Plakaty utrzymały się tylko dwa dni
Julien de Casabianca miał tylko kilka godzin, by sfotografować, wykonać i zawiesić dzieła z Muzeum Narodowego na praskich ulicach. Wybrał Nową Pragę z tych samych powodów, dla których wybierał miejsca w Paryżu, Barcelonie czy Nowym Jorku. Piękna, ale zaniedbana okolica. Jedna z tych, które naprawdę potrzebują kulturalnego ożywienia.
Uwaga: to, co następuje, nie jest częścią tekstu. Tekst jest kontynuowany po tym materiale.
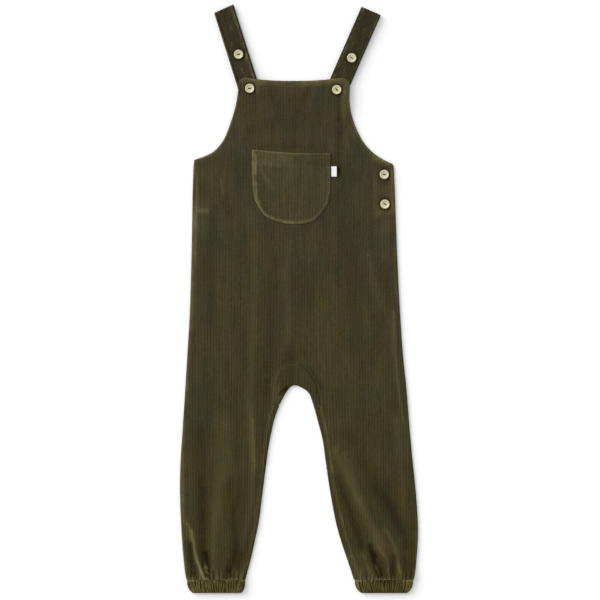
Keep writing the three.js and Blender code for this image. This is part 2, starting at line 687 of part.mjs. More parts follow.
// A dished button with a raised rim and two holes.
function makeButton() {
  const r = BUTTON_DIAMETER / 2;
  const t = BUTTON_THICKNESS;
  const profile = [
    [0, 0],
    [0.62 * r, 0],
    [r, 0.42 * t],
    [r, 0.72 * t],
    [0.86 * r, t],
    [0.68 * r, 0.9 * t],
    [0.56 * r, 0.68 * t],
    [0, 0.62 * t],
  ].map(([x, y]) => new THREE.Vector2(x, y));
  const disc = toSolid(new THREE.LatheGeometry(profile, 16).rotateX(Math.PI / 2));
  const hole = (x) => {
    const pin = new THREE.CylinderGeometry(BUTTON_HOLE_DIAMETER / 2, BUTTON_HOLE_DIAMETER / 2, 4 * t, 8);
    return toSolid(pin.rotateX(Math.PI / 2).translate(x, 0, 0));
  };
  return disc.subtract(hole(-BUTTON_HOLE_SPACING / 2)).subtract(hole(BUTTON_HOLE_SPACING / 2));
}

// An elastic cuff: a flattened ring of folded cloth, flat below and gathered above.
function makeCuff(side) {
  const leftLeg = side === "left";
  const outer = { x: leftLeg ? -128.5 : 131.5, foot: leftLeg ? -122.7 : 125.3 };
  const inner = { x: leftLeg ? -61.3 : 64.2, foot: leftLeg ? -65.5 : 71 };
  const height = CUFF_TOP - CUFF_FOOT;
  const section = [
    { up: height, round: 0.82 },
    { up: height - 1.4, round: 0.96 },
    { up: 7, round: 1 },
    { up: 1.8, round: 0.94 },
    { up: 0, round: 0.7 },
  ];
  const gathers = 14;
  const topSteps = 3 * gathers;
  const sides = [-60, -30, 0, 30, 60];
  const ringAt = (up, round, wall) => {
    const share = (1 - up / height) ** 2.6;
    const edge = (e) => e.x + share * (e.foot - e.x);
    const [low, high] = [edge(leftLeg ? outer : inner), edge(leftLeg ? inner : outer)];
    const middle = CUFF_RISE / 2;
    const drop = middle * (1 - round);
    const radius = middle * round - wall;
    const [left, right] = [low + middle, high - middle];
    const points = [];
    for (let k = 0; k <= topSteps; k += 1) {
      const x = left + ((right - left) * k) / topSteps;
      const fade = Math.min(1, k / 2, (topSteps - k) / 2);
      const wave = wall ? 0 : GATHER_HEIGHT * fade * round * (k % 3 === 1 ? 1 : 0.15);
      points.push({ x, z: middle + radius - drop + wave - (wall ? 0 : GATHER_HEIGHT / 2) });
    }
    const bend = (x, turned) => sides.forEach((a) => {
      const angle = toRadians(turned ? a : -a);
      const reach = (turned ? -1 : 1) * Math.cos(angle) * (middle - wall);
      points.push({ x: x + reach * round, z: middle - drop + Math.sin(angle) * radius });
    });
    bend(right, false);
    const bottomSteps = 6;
    for (let k = bottomSteps; k >= 0; k -= 1) {
      const x = left + ((right - left) * k) / bottomSteps;
      points.push({ x, z: wall ? middle - drop - radius : 0 });
    }
    bend(left, true);
    return points.map((p) => ({ x: p.x, y: CUFF_FOOT + up, z: Math.max(p.z, 0) }));
  };
  const outerRings = section.map((row) => ringAt(row.up, row.round, 0));
  const innerRings = section.map((row) => ringAt(row.up, Math.max(row.round, 0.9), CUFF_WALL));
  return toSolid(closedLoft([...innerRings, ...outerRings.reverse()]));
}

// A loft through rings that comes back to its first ring.
function closedLoft(rings) {
  const count = rings[0].length;
  const triangles = [];
  rings.forEach((_, r) => {
    const nextRing = ((r + 1) % rings.length) * count;
    for (let k = 0; k < count; k += 1) {
      const next = (k + 1) % count;
      const [a, b] = [r * count + k, r * count + next];
      const [c, d] = [nextRing + next, nextRing + k];
      triangles.push([a, b, c], [a, c, d]);
    }
  });
  return geometryOf(rings.flat().map((p) => [p.x, p.y, p.z]), triangles);
}

// The garment

const material = (name) =>
  new THREE.MeshStandardMaterial({ color: COLOUR[name], roughness: name === "button" ? 0.35 : 0.95, metalness: 0 });

function piece(name, solid, materialName) {
  const mesh = new THREE.Mesh(toGeometry(solid), material(materialName));
  mesh.name = name;
  return mesh;
}

const garment = new THREE.Group();
garment.add(piece("back", makeBack(), "velour"));
garment.add(piece("front", makeFront(), "velour"));
garment.add(piece("gusset", makeGusset(), "velour"));
garment.add(piece("pocket", makePocket(), "velour"));
garment.add(piece("label", makeLabel(), "label"));
for (const side of ["left", "right"]) garment.add(piece(`cuff_${side}`, makeCuff(side), "velour"));
for (const strap of STRAPS) garment.add(piece(`strap_${strap.name}`, makeStrap(strap), "strapVelour"));

const buttonSolid = makeButton();
const strapTop = STRAP_WALL + SEAM_GAP + STRAP_WALL + RIB_HEIGHT;
for (const place of BUTTONS) {
  const under = place.on === "strap" ? strapTop : highestUnder(frontOuter, place.x, place.y);
  const button = piece(place.name, buttonSolid, "button");
  button.rotation.z = toRadians(place.turn);
  button.position.set(place.x, place.y, under + SEAM_GAP);
  garment.add(button);
}

const box = new THREE.Box3().setFromObject(garment);
const centre = box.getCenter(new THREE.Vector3());
garment.position.set(-centre.x, -centre.y, -box.min.z);

export default garment;
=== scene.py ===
"""Toddler overalls in ribbed stretch velour, laid flat with the front up.

Lengths are millimetres in the pattern: x across the garment to the viewer's right, y from the leg hems to
the straps and z up. place() turns them into metres in the model's frame.
"""

import math

import bpy
import numpy as np
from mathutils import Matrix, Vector
from mathutils.geometry import delaunay_2d_cdt
from mathutils.kdtree import KDTree


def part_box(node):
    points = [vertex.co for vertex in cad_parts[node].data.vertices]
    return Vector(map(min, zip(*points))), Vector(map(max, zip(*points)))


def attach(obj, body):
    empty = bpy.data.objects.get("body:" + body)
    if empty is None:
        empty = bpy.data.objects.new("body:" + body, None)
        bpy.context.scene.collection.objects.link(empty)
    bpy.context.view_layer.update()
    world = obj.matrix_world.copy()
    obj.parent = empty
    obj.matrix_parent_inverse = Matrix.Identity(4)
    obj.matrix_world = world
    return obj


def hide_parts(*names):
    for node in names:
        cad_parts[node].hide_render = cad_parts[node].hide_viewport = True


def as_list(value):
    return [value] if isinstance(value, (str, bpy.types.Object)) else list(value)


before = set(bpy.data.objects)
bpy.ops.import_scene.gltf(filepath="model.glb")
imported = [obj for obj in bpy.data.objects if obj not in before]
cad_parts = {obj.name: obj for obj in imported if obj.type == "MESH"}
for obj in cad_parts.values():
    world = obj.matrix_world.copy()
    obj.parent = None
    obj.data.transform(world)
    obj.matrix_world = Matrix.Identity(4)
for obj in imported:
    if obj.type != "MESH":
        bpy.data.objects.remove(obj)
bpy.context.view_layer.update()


def table(text):
    """Rows of numbers under a line of column names, as an array for each column."""
    lines = text.strip().splitlines()
    rows = np.array([[float(value) for value in line.split()] for line in lines[1:]])
    return {name: rows[:, k] for k, name in enumerate(lines[0].split())}


# Cloth
CLOTH = 1.1
RIB_PITCH = 3.5
RIB_HEIGHT = 0.5
SEAM_GAP = 0.3
FRONT_INNER = CLOTH + SEAM_GAP
FOLD_RADIUS = (FRONT_INNER + CLOTH) / 2
RIB_STEPS = 6  # columns of the finest meshes to a rib

# Parts
CUFF_TOP = 13  # the casing seam
CUFF_FOOT = -2
CUFF_HEIGHT = CUFF_TOP - CUFF_FOOT
CUFF_WALL = 2
CUFF_RISE = 5.4
GATHER_PITCH = 4.7
GATHER_HEIGHT = 1.3
GATHERS = 21
STRAP_WIDTH = 24.2
STRAP_WALL = 2.2
STRAP_BEHIND_BIB = 40
STRAP_END_DROP = 20
BIB_TOP_SAG = 3.4
BIB_CORNER_Y = 588
BACK_TOP_DROP = 11
SKEW_LENGTH = 40
POCKET_HEM = 16
POCKET_HEM_RISE = 0.35
BUTTON_RADIUS = 5.3
BUTTON_THICKNESS = 2.4
BUTTON_HOLE_RADIUS = 0.8
BUTTON_HOLE_OFF_CENTRE = 1.75

# Places on the pattern, in millimetres
UPPER_SIDE_BUTTON = (98.2, 478.7)
PICTURE_CENTRE = (1.45, 334.55)

# How far the front lifts off the back
BELLY = 1.6
CUFF_PUFF = 3.6
GATHER_RISE = 1.9

# Mesh steps
STRAP_RIBS = 7
STRAP_UNDER_POINTS = 9
CUFF_UNDER_POINTS = 40
BUTTON_POINTS = 48
HOLE_POINTS = 12
THREAD_POINTS = 6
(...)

Działania artystyczne Francuza polegają na tym, że w danym mieście najpierw idzie do muzeum i fotografuje upatrzone, zwykle mocno związane z danym krajem obrazy. Następnie drukuje je i rozkleja na ścianach podwórek i domów. Na ulicy Stalowej, Małej czy Inżynierskiej zawisł "Hamlet Polski" Malczewskiego, "Pomarańczarka" Gierymskiego czy słynna, odzyskana niedawno przez miasto "Murzynka" Anny Bilińskiej-Bohdanowiczowej (na zdjęciu). Ingerencje artystyczne de Casabianki są wyjątkowo cenione na całym świecie. Warszawska "wystawa" również zrobiła wielkie wrażenie. Sam Julien był zdziwiony popularnością warszawskiego projektu i na Facebooku dziękował za wsparcie tysięcy Polaków.
Niestety w ciągu dwóch dni większość zawieszonych plakatów została zniszczona.